Daha dün gibi çocukluğum, gözlerimin önünde. Fakirlik demeyelim de imkânsızlık diyelim, yanı başımızda.
Babam yaz günü elinde Cızlavat, yani kara lastik ayakkabı ile gelirken, ayağımda parçalanan eskileri çöpe atarak yalın ayak yeni ayakkabılarıma doğru koştuğum dün gibi aklımda.
Yazın yeni ayakkabılarımla tozu dumana katarak koşardım. Ayakkabılarımız elbiselerimiz gibi yamalı olsa da o günlerin tatlı sevinci, huzuru bitmezdi.
Şimdiki çocuklar gibi rugan, hakiki deri ya da spor ayakkabılar elimize hiç geçmezdi. Cızlavat ayakkabı ile yaşamaya mecburduk, hiç şikâyet etmezdik.

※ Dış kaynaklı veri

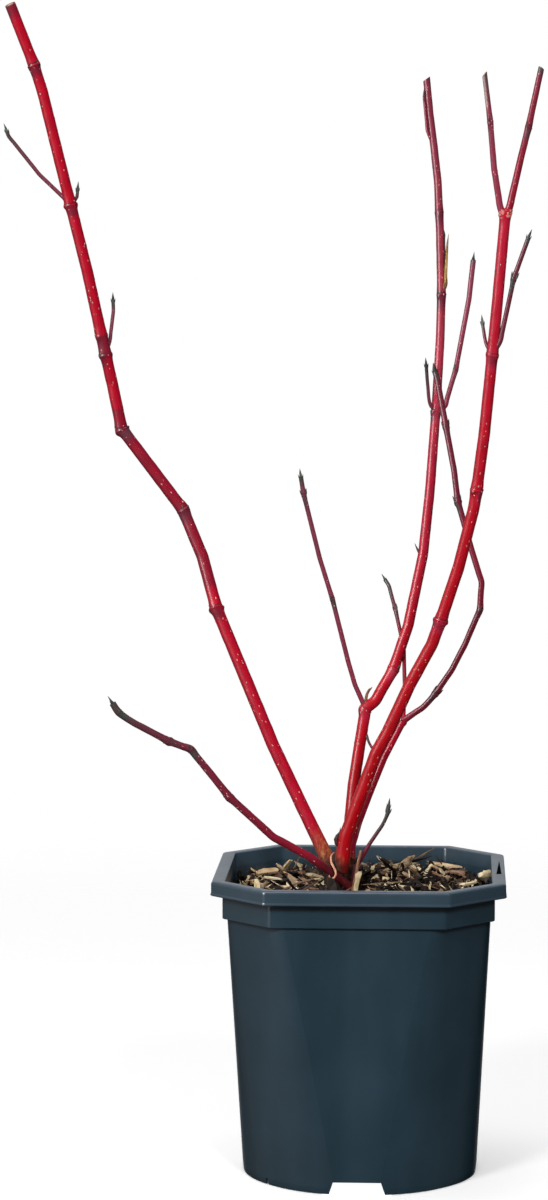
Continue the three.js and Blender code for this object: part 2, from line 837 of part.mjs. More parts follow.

Yalnız ayak terleyince çok pis kokar ve değişik bir ses çıkarırdı. Bu sesler mahalleyi kaplar, gülücüklerimiz arkamızda kaybolurdu. Bir gün o güzel günleri hatırlayıp gözlerimden yaşlar süzüleceğini tahmin edemezdim.
Mahallede bizden önce gidenlerden devraldığımız mutluluğu bizler de geriden gelenlere bir gülümseme ile bırakmayı düşünürken, arkamızdan gelen neslin ayakkabı ile mutlu olmayacağını, şimdikilerin ise milyarlık cep telefonuyla mutlu olacağını elbette ki bilemezdik!
Biz mutluluğu bir lastik ayakkabı ile fark ederken yeni nesil yalnız, mutsuz, oyunsuz, çocukluğundan habersiz yaşadığını ne zaman fark edecek acaba?
Belki onlar böyle mutlu diyeceğim lakin bakın sokaklarda çocuk gülücükleri, oyunları hala eksik. Herkes payına düşeni dağıtır veya dağıtmaz kendi bileceği bir şey, gülücüklerin çocuklarımızın yanaklarından hiç eksik olmaması dileğiyle, vesselam.